V9 seems to have "fixed" this problem by eliminating the movapd instructions and most likely by way of indicating "don't know" alignment of variable address. It is possible that this "fix" (owka hack) is responsible for V9 running slightly slower than V8.

Steven_L_Intel1 · ‎08-10-2005

Are you not aware of the ALIGN keyword on the ATTRIBUTES and PSECT directives?

jim_dempsey · ‎08-11-2005

I did try the ALIGN attribute on the variables but the alignment seemed to have been made to offset within the segment in which the variable resided. The segment itself did not inherit the (worst case) alignment restrictions within the segment.

I have not tried alignment by use of the !DEC$ PSECT...

Note, when looking in the IVF documentation by way the index under ALIGN (or alignment) there is no reference to PSECT. Search for "ALIGN PSECT" does find it but then you have to know the magic keyword.

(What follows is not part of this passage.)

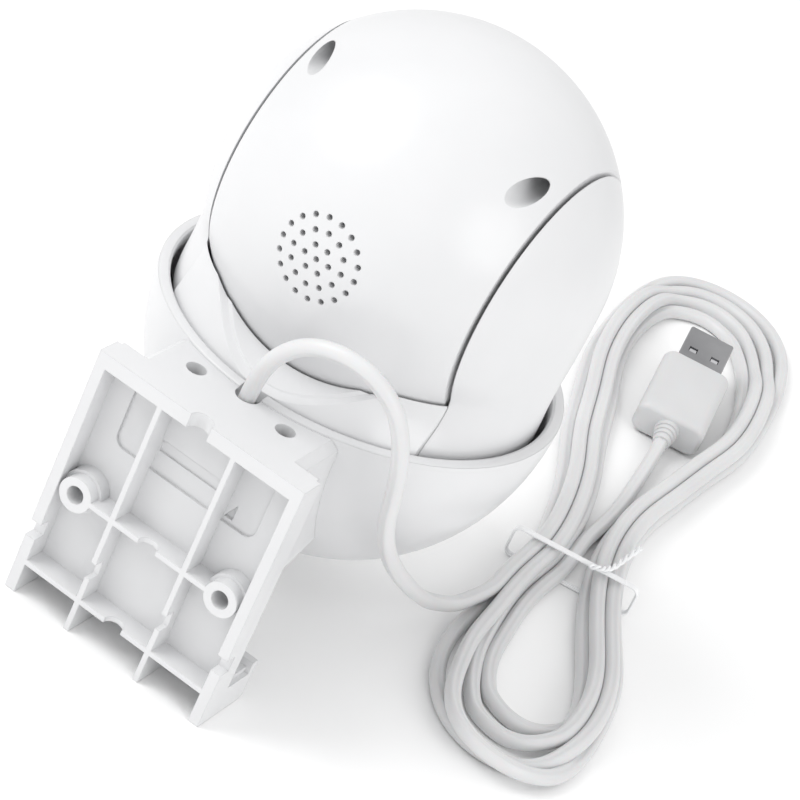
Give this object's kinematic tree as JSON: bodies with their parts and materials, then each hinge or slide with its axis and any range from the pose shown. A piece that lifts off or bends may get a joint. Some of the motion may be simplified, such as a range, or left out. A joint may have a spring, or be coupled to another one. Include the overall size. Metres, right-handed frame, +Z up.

When looking in the PSECT for what it does it says:

common-name
Is the name of the common block.

The data in my application with the alignment problem is not in a common block. It is in a module. I think I tried using PSECT but since there was no common block of that name (the module mangled name) the compiler balked. The problem is the the module's data, although having alignment within it's data segment,seems to have no directive for alignment of the segment within which it resides.

It would seem to me that if the programmer issued

module foo

REAL(8) :: var(12345)

cDEC$ ATTRIBUTES ALIGN: 16 :: var

end module foo

That the segment in which var resides is aligned in a compatible manner to which the offset of var is aligned.

Jim Dempsey